Set problem: Would you quote the material below from its first line through the line containing "cap_t = 8; // [4:1:12]", exactly and with both ends included?

(Rows from a 3D modeling dataset)

..........

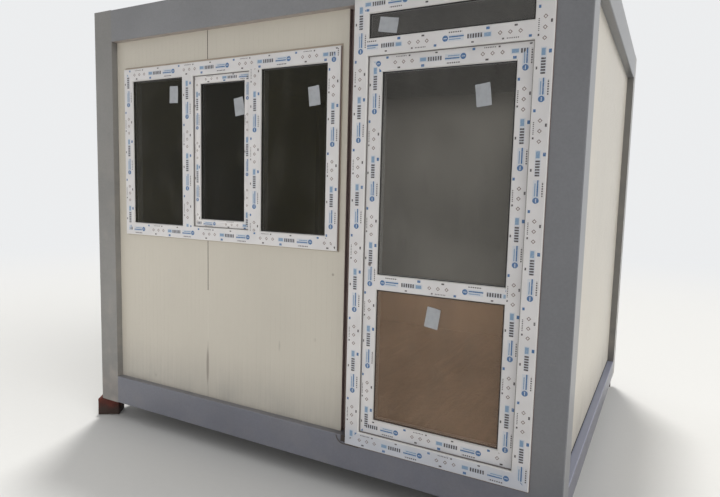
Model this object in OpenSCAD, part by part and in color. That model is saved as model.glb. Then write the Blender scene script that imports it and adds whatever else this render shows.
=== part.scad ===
// Security guard booth: a folded steel frame on four blocks, closed with sandwich panels,
// with one white three-light window and one white glazed door in the front wall.
// Millimetres. X runs along the front, Y into the booth, Z up. The origin is on the ground,
// in the middle of the booth's outline.

/* [Steel frame] */
// Width of the steel frame along the front
frame_w = 3075; // [2750:5:3600]
// Depth of the steel frame from front to back
frame_d = 2680; // [2200:5:3400]
// Height of the steel frame above the blocks
frame_h = 2600; // [2350:5:2900]
// Width of a corner post on the front and back
post_front_w = 165; // [130:1:180]
// Width of a corner post on the sides
post_side_w = 165; // [130:1:200]
// Thickness of the folded steel
steel_t = 4; // [2:0.5:5]
// Outer radius of a fold in the steel
bend_r = 6; // [5:0.5:8]
// Thickness of the plate that caps a corner post
cap_t = 8; // [4:1:12]

/* [Floor and roof] */
// Height of the front and back floor beams
sill_h = 186; // [150:1:200]
// Height of the side floor beams
side_sill_h = 130; // [100:1:145]
// Height of the front and back roof beams
head_h = 198; // [175:1:200]
// Height of the side roof beams
side_head_h = 172; // [120:1:174]
// Depth of the lip folded down inside each roof beam
gutter_lip = 44; // [30:1:60]
// Thickness of the floor board
floor_t = 20; // [12:1:30]
// Number of floor joists
joist_count = 6; // [4:1:8]
// Width of a floor joist
joist_w = 60; // [40:1:80]
// Number of roof purlins
purlin_count = 4; // [3:1:6]
// Width of a roof purlin
purlin_w = 40; // [30:1:60]
// Thickness of the ceiling board
ceiling_t = 20; // [12:1:30]
// Thickness of the trapezoid roof sheet
roof_sheet_t = 3; // [2:0.5:5]
// Height of a rib of the roof sheet
rib_h = 24; // [12:1:25]
// Number of ribs of the roof sheet
rib_count = 12; // [8:1:16]

/* [Wall panels] */
// Thickness of a wall panel
panel_t = 60; // [50:1:70]
// Depth of the front and back panels behind the steel face
front_recess = 42; // [35:1:50]
// Depth of the side panels behind the steel face
side_recess = 46; // [30:1:60]
// Width that a whole panel covers
panel_module = 960; // [900:5:1000]
// Length of the tongue on a panel edge
tongue_l = 14; // [8:1:20]
// Thickness of the tongue
tongue_t = 18; // [10:1:24]
// Clearance of a tongue in its groove
tongue_gap = 0.5; // [0.2:0.1:1]
// Depth of the chamfer along a panel joint
joint_chamfer = 3; // [1:0.5:5]

/* [Window] */
// Distance of the window frame from the left post
win_post_gap = 86; // [60:1:200]
// Distance of the window frame from the door frame
win_door_gap = 95; // [70:1:200]
// Distance of the window frame's head below the front roof beam
win_drop = 179; // [100:1:300]
// Height of the window frame
win_h = 1055; // [800:5:1300]
// Width of the window frame from its edge to the glass
win_sight = 79; // [65:1:95]
// Width of a mullion from light to light
mullion_w = 87; // [70:1:100]
// Distance that the window frame stands out from the panel
win_proud = 20; // [10:1:30]
// Width of the frame's lip over the panel
win_lip = 15; // [8:1:25]
// Depth of the window frame from front to back
win_depth = 70; // [66:1:90]
// Distance that the sash lies behind the face of the window frame
sash_recess = 17; // [15:1:20]
// Width of the sash that shows beside its glass
sash_sight = 47; // [35:1:60]
// Depth of the sash from front to back
sash_depth = 50; // [44:1:52]
// Overlap of the window frame's stop on the sash
sash_lap = 14; // [8:1:20]
// Chamfer along the edges of the white profiles
profile_edge = 3; // [1:0.5:5]

/* [Glass] */
// Thickness of a sealed glass unit
glass_t = 24; // [18:1:26]
// Depth of the glass behind the face that holds it
glass_inset = 8; // [5:1:10]
// Slope of the bead from the face to the glass
bead_slope = 4; // [2:0.5:8]
// Depth that the glass reaches into its groove
glass_bite = 12; // [8:1:15]
// Clearance at the edge of a glass unit
glass_gap = 2; // [1:0.5:4]

/* [Door frame] */
// Width of the door frame over its outer lip
door_w = 960; // [930:1:965]
// Distance of the door frame's lip below the top of the front floor beam
door_drop = 36; // [25:1:50]
// Distance of the door frame's lip above the foot of the front roof beam
door_rise = 28; // [20:1:50]
// Overlap of the door frame's lip on the right post
door_lap = 16; // [8:1:20]
// Thickness of the lip that lies on the steel
door_lip_t = 12; // [8:1:16]
// Depth of the door frame behind the steel face
door_depth = 58; // [50:1:60]
// Width of the door frame's face
door_face = 80; // [76:1:84]
// Width of the bar between door and top light
transom_w = 80; // [70:1:90]
// Height of the top light between the frame's faces
top_light_h = 123; // [90:1:300]
// Width of the dark channel between the last front panel and the door frame
channel_w = 62; // [30:1:90]
// Thickness of the dark channel's wall
channel_t = 3; // [2:0.5:5]
// Depth of the dark channel behind the panel face
channel_inset = 24; // [15:1:35]
// Overlap of the frame's lip on that channel
channel_lap = 6; // [4:1:10]

/* [Door leaf] */
// Overlap of the frame's stop on the leaf
leaf_lap = 8; // [5:1:12]
// Clearance between the leaf and the stop, at hinge side, top and foot
leaf_gap = 5; // [5:0.5:7]
// Clearance at the lock side, where the edge swings outwards
lock_gap = 8; // [7.5:0.5:10]
// Depth of the leaf from front to back
leaf_depth = 55; // [50:1:60]
// Width of a stile that shows beside the glass
stile_sight = 75; // [65:1:90]
// Height of the rails that show at head and foot
rail_sight = 78; // [65:1:95]
// Height of the middle rail between the two glass units
mid_rail_h = 80; // [60:1:110]
// Height of the middle rail's centre above the doorway's foot
mid_rail_z = 801; // [600:1:950]

/* [Door fittings] */
// Height of the knob above the floor board
knob_z = 1001; // [900:1:1100]
// Radius of the knob
knob_r = 23; // [18:1:30]
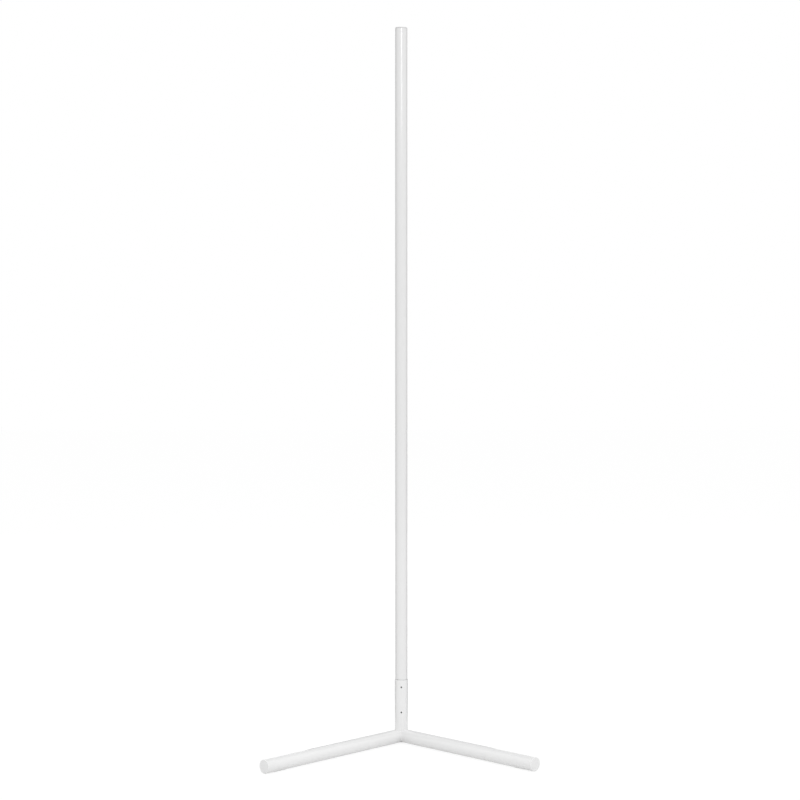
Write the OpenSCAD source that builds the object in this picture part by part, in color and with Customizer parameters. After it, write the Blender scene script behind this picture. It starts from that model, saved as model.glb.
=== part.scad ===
// Corner floor lamp: a round light tube stands in a short socket that is welded
// on two legs in a V. The legs reach forward into the room (-Y). The light slot
// looks back (+Y) into the corner. The origin is on the floor, on the tube's axis.

/* [Legs] */
// Length of each leg, from where the two legs cross to the end face
leg_length = 380; // [250:5:450]
// Angle between the two legs
leg_angle = 90; // [70:1:110]
// Outside diameter of the leg tubes
leg_d = 28; // [25:0.5:34]
// Wall of the leg tubes
leg_wall = 1.2; // [1:0.1:2.5]
// Thickness of the flange that closes a leg's end
leg_cap_flange = 2.5; // [1.5:0.5:5]
// Depth of the plug behind that flange
leg_plug_depth = 14; // [8:1:25]
// Wall of that plug
leg_plug_wall = 2; // [1.5:0.1:3]
// Thickness of the glide pads under the base
glide_t = 0.3; // [0.2:0.1:1]
// Width of the glide strip under each leg
glide_w = 5; // [4:0.5:7]
// Length of that glide strip
glide_l = 30; // [15:1:50]
// Distance from a leg's end face to its glide strip
glide_inset = 25; // [20:1:60]
// Diameter of the round glide under the heel
heel_glide_d = 9; // [7:0.5:11]

/* [Socket] */
// Outside diameter of the socket
socket_d = 28; // [27:0.5:32]
// Bore of the socket
socket_bore = 20; // [18:0.5:22]
// Height of the socket's top above the floor
socket_height = 135; // [110:1:180]
// Chamfer round the socket's top edge
socket_chamfer = 0.8; // [0.4:0.1:1]
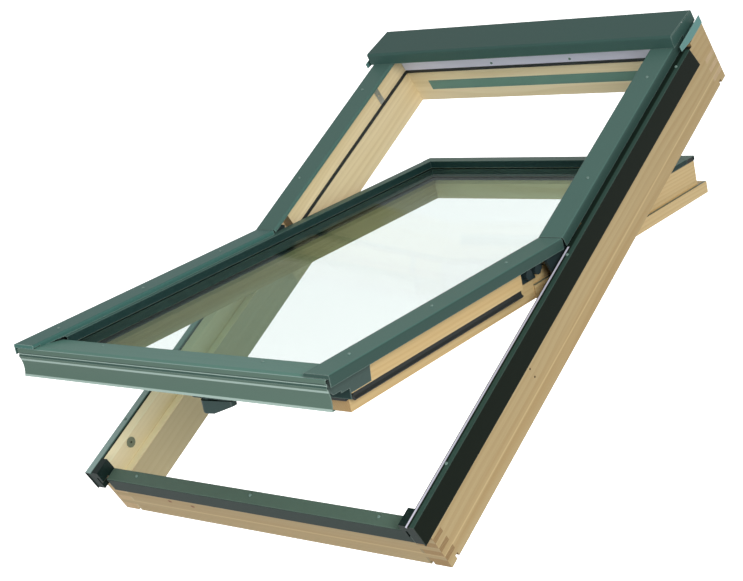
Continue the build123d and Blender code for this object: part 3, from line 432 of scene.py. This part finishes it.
def rubber(name, on_sash=False):
    """Black extruded rubber with fine drawing lines and bloom."""
    look = bpy.context.scene.window_trim
    s = Shader(name)
    point = s.place(on_sash)
    x, y, z = s.split(point)
    lines = s.noise(s.join(x * 900.0, y * 2.0, z * 900.0), 1.0)
    bloom = s.noise(point, 24.0, 3.0, 0.6)
    return s.finish(
        Base_Color=s.blend(bloom.step(0.45, 0.8) * 0.35, look.rubber, shade(look.rubber, 2.4)),
        Roughness=0.62 + (bloom - 0.5) * 0.2,
        Normal=s.bump(lines, 0.3, 0.0002),
    )


def plastic(name, colour, on_sash=False, roughness=0.45):
    """Moulded plastic with a fine eroded texture."""
    s = Shader(name)
    point = s.place(on_sash)
    pebble = s.noise(point, 420.0, 2.0, 0.6)
    cloud = s.noise(point, 14.0)
    return s.finish(
        Base_Color=s.blend(cloud.step(0.35, 0.75) * 0.2, colour, shade(colour, 1.4)),
        Roughness=roughness + (pebble - 0.5) * 0.15,
        Specular_IOR_Level=0.22,
        Normal=s.bump(pebble, 0.25, 0.00025),
    )


def plated_steel(name, on_sash=False):
    """Zinc-plated steel with faint rolling lines."""
    look = bpy.context.scene.window_trim
    s = Shader(name)
    point = s.place(on_sash)
    x, y, z = s.split(point)
    lines = s.noise(s.join(x * 1200.0, y * 60.0, z * 60.0), 1.0)
    cloud = s.noise(point, 60.0, 3.0, 0.6)
    return s.finish(
        Base_Color=s.blend(cloud.step(0.3, 0.7) * 0.5, look.steel, shade(look.steel, 0.7)),
        Metallic=1.0,
        Roughness=0.32 + (cloud - 0.5) * 0.2,
        Normal=s.bump(lines, 0.15, 0.0001),
    )


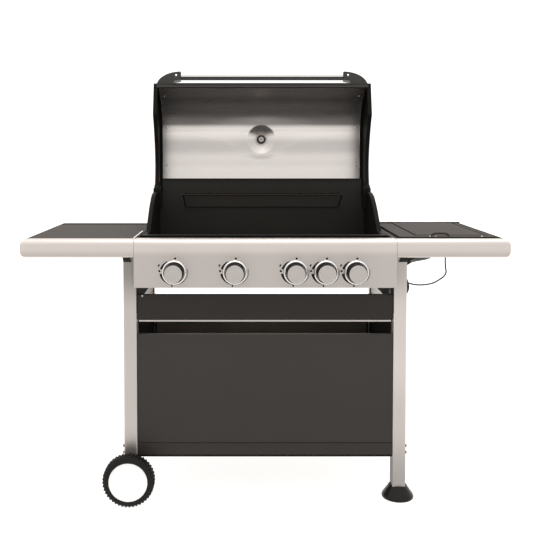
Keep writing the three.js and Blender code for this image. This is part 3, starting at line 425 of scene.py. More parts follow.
# ---------------------------------------- hose and igniter wire
def catmull(points, steps):
    """Centripetal Catmull-Rom curve through the points."""
    p = [Vector(q) for q in points]
    p = [2 * p[0] - p[1], *p, 2 * p[-1] - p[-2]]

    def between(a, b, start, end, t):
        return (end - t) / (end - start) * a + (t - start) / (end - start) * b

    line = []
    for a, b, c, d in zip(p, p[1:], p[2:], p[3:]):
        t0 = 0.0
        t1 = t0 + math.sqrt((b - a).length)
        t2 = t1 + math.sqrt((c - b).length)
        t3 = t2 + math.sqrt((d - c).length)
        for k in range(steps):
            t = t1 + (t2 - t1) * k / steps
            ab, bc, cd = between(a, b, t0, t1, t), between(b, c, t1, t2, t), between(c, d, t2, t3, t)
            line.append(between(between(ab, bc, t0, t2, t), between(bc, cd, t1, t3, t), t1, t2, t))
    line.append(p[-2])
    return line


def cord(name, node, points, radius):
    """Free cord through the points, which are in millimetres from the fascias' front face."""
    line = catmull([(x * MM, FRONT + y * MM, z * MM) for x, y, z in points], 8)
    data = bpy.data.curves.new(name, "CURVE")
    data.dimensions = "3D"
    data.bevel_depth = radius
    data.bevel_resolution = 4
    data.use_fill_caps = True
    course = data.splines.new("POLY")
    course.points.add(len(line) - 1)
    for point, at in zip(course.points, line):
        point.co = (*at, 1)
    item = bpy.data.objects.new(name, data)
    bpy.context.scene.collection.objects.link(item)
    data.materials.append(LOOKS["black_rubber"])
    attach(item, "cart")
    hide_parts(node)


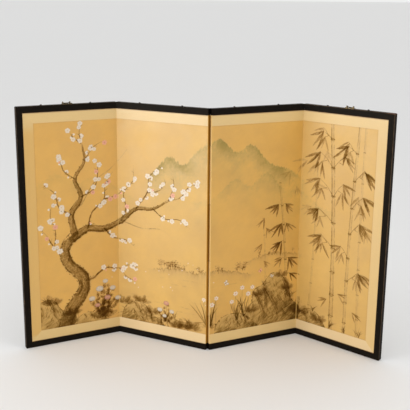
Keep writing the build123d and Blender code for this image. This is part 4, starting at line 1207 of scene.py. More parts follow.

..........

Expected answer:
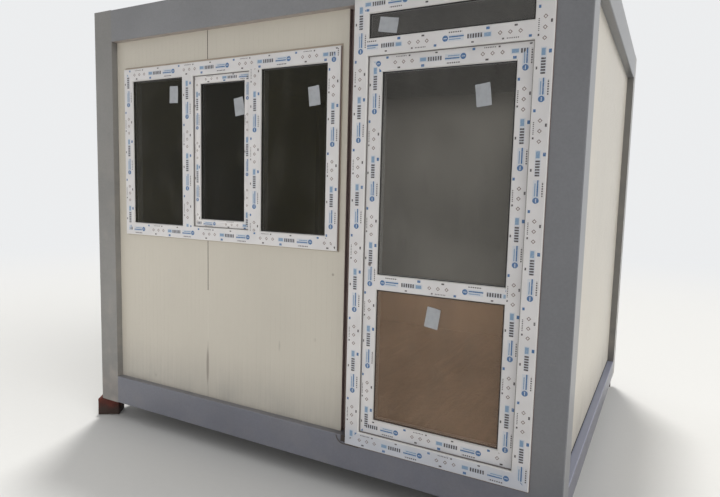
Model this object in OpenSCAD, part by part and in color. That model is saved as model.glb. Then write the Blender scene script that imports it and adds whatever else this render shows.
=== part.scad ===
// Security guard booth: a folded steel frame on four blocks, closed with sandwich panels,
// with one white three-light window and one white glazed door in the front wall.
// Millimetres. X runs along the front, Y into the booth, Z up. The origin is on the ground,
// in the middle of the booth's outline.

/* [Steel frame] */
// Width of the steel frame along the front
frame_w = 3075; // [2750:5:3600]
// Depth of the steel frame from front to back
frame_d = 2680; // [2200:5:3400]
// Height of the steel frame above the blocks
frame_h = 2600; // [2350:5:2900]
// Width of a corner post on the front and back
post_front_w = 165; // [130:1:180]
// Width of a corner post on the sides
post_side_w = 165; // [130:1:200]
// Thickness of the folded steel
steel_t = 4; // [2:0.5:5]
// Outer radius of a fold in the steel
bend_r = 6; // [5:0.5:8]
// Thickness of the plate that caps a corner post
cap_t = 8; // [4:1:12]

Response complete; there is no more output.